With that said, monorepos are not a panacea. A project from a sibling team is a components library and it uses a single repo approach. This means a single version to manage for the entire set of components. You may object that things are getting bumped even when they don't need to, but it turns out this is actually very well received by consumers, because it's far easier to upgrade than having to figure out the changelog of dozens of separate packages.

I used a single repo monolyth-but-actually-modular setup for my OSS project[2] and that has worked well for me, for similar reasons: people appreciate curation, and since we want to avoid willy-nilly breaking changes, a single all-emcompassing version scheme encourages development to work towards stability rather than features-for-features-sake.
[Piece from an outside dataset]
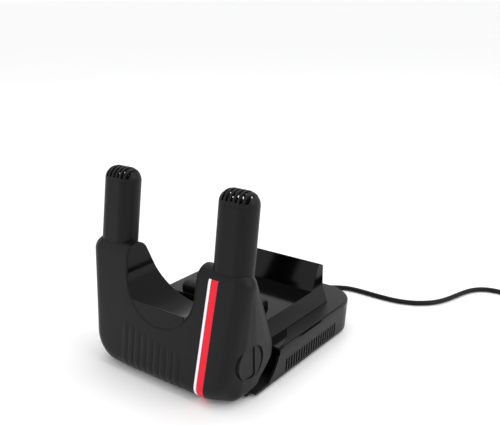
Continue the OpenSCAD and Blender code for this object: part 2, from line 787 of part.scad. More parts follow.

My takeaway is that multi-repos cause a lot of headaches both for framework authorship and for service development, that single repos can be a great poor-mans choice for framework authors, and monorepos - with the appropriate amount of investment in tooling - have good multiplicative potential for complex project clusters. YMMV.

[0] https://github.com/uber-web/jazelle

[1] https://github.com/sebbekarlsson/fjb/tree/master/external

[2] https://mithril.js.org/

It looks like the last step in missing: after discovering all disadvantages of submodules (they are in fact quite dangerous when working in a team), the author should have had switched to Git X-Modules[0] and use the same multi-monorepo approach without extra hassle :-)

[0] https://gitmodules.com

Maybe it's time to wonder if it's not how you arrange the files?

Monorepos have nothing to do with arranging files. It's all about making atomic commits to multiple projects simultaneously.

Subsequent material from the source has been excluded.